PHILADELPHIA – Adherence to the recommendations of an antibiotic stewardship program committee decreased 30-day readmissions without increasing length of stay at a freestanding children’s hospital.
Between March 3, 2008, and March 3, 2013, the antibiotic stewardship program (ASP) committee at Children’s Mercy Hospital–Kansas City, Mo., recommended discontinuing a prescribed antibiotic, changing the antibiotic, or reducing the antibiotic dose in 1,240 patients. When the recommendations were followed, no 30-day readmissions occurred, and median length of stay was 79 hours. When they were not followed, readmissions within 30 days occurred in 3% and 4% of otherwise healthy surgical and medical patients and in patients with chronic complex medical conditions, respectively, and median length of stay was 82 hours, Dr. Jason G. Newland reported at an annual scientific meeting on infectious diseases.

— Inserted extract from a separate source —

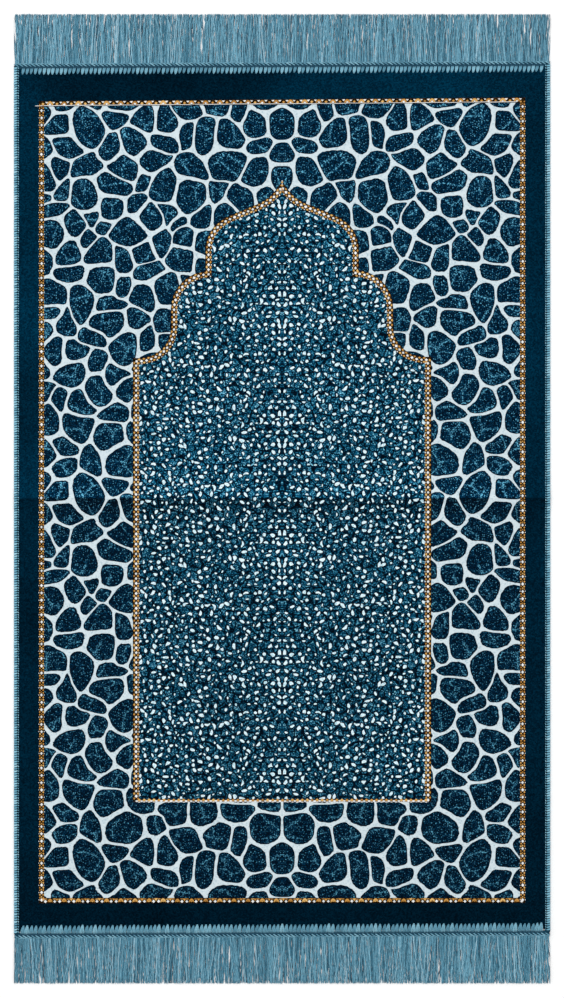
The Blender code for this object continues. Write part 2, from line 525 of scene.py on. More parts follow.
class PileMaterial:
    """Builds one pile finish, on the plan folded along its centre line, as the weave is mirrored.

    Scales of noise are waves to a metre. The other sizes are in metres, or shares of a tone.
    """

    RIPPLE_SCALE, RIPPLE = 160.0, 0.6 * MM
    # The fold's reach and wave, the half length, the cloudy sheen and the patches' cores size the
    # painted nap light and shade.
    FOLD_REACH = (-57 * MM, 63 * MM)
    FOLD_WAVE_SCALE, FOLD_WAVE = 22.0, 4 * MM
    HALF_LENGTH = 531 * MM
    CLOUD_SCALE, CLOUD_TONES = 8.0, (0.3, 0.7)
    BRUSH_CORE = 0.6
    TUFT_HEIGHT, TUFT_SHARE = 0.4 * MM, 0.35

    SPECK_PITCH = 2.4 * MM
    SPECK_EDGE = (0.22, 0.36)
    SPECK_TONE, TUFT_TONE = 0.45, 0.62

    VEIN_NET = Network(28.0, 22 * MM, 25 * MM)
    VEIN_BANDS = ((0.13, 0.5), (0.035, 0.8))
    VEIN_CORE = 0.4
    VEIN_PATCH_SCALE, VEIN_PATCHES = 45.0, (0.40, 0.47)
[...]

The study is the first to demonstrate that a stewardship program designed to control antibiotic prescription and treatment in the hospital setting has beneficial effects on children’s health, Dr. Newland, medical director of patient safety and systems reliability at Children’s Mercy Hospitals and Clinics and the University of Missouri–-Kansas City said during a press briefing at the combined annual meetings of the Infectious Diseases Society of America, the Society for Healthcare Epidemiology of America, the HIV Medicine Association, and the Pediatric Infectious Diseases Society.
“We obviously were excited to see that we didn’t impact length of stay on a negative basis,” he said, adding that the 0% readmission rates in cases in which the physician agreed with the antibiotic stewardship program (ASP) recommendation was a particularly encouraging finding.
The ASP committee at Children’s Mercy Hospital, like most such programs, is led by epidemiologists and infectious disease physicians who are tasked with promoting the appropriate use of antibiotics in an effort to prevent the development of antibiotic resistance.
In the vast majority of cases included in the current study, the ASP committee’s recommendation was to discontinue the antibiotic, as it was deemed unnecessary, Dr. Newland noted.
ASP interventions occurred most often in patients receiving ceftriaxone/cefotaxime (62%), vancomycin (11%), and meropenem (5%). The most common diagnoses were pneumonia (22%), urinary tract infections (19%), and rule out sepsis (9%).
The findings reinforce the importance of viewing ASP committees as extensions of patient-safety initiatives, “as their presence really exemplifies the idea of do no harm,” said Dr. Pranita D. Tamma of Johns Hopkins Children’s Center, Baltimore, who moderated the press briefing.
Dr. Newland and his colleagues demonstrated the value of ASP committees for reducing the likelihood of further negative sequelae to which a child could be exposed as a result of inappropriate antibiotic use, such as the increased risk of health care associated infections that might come with readmission, having to take further medications, and undergo other interventions, and the cost and other burdens to families and the health care system as a whole, she said.
Dr. Newland reported receiving grant funding from Pfizer.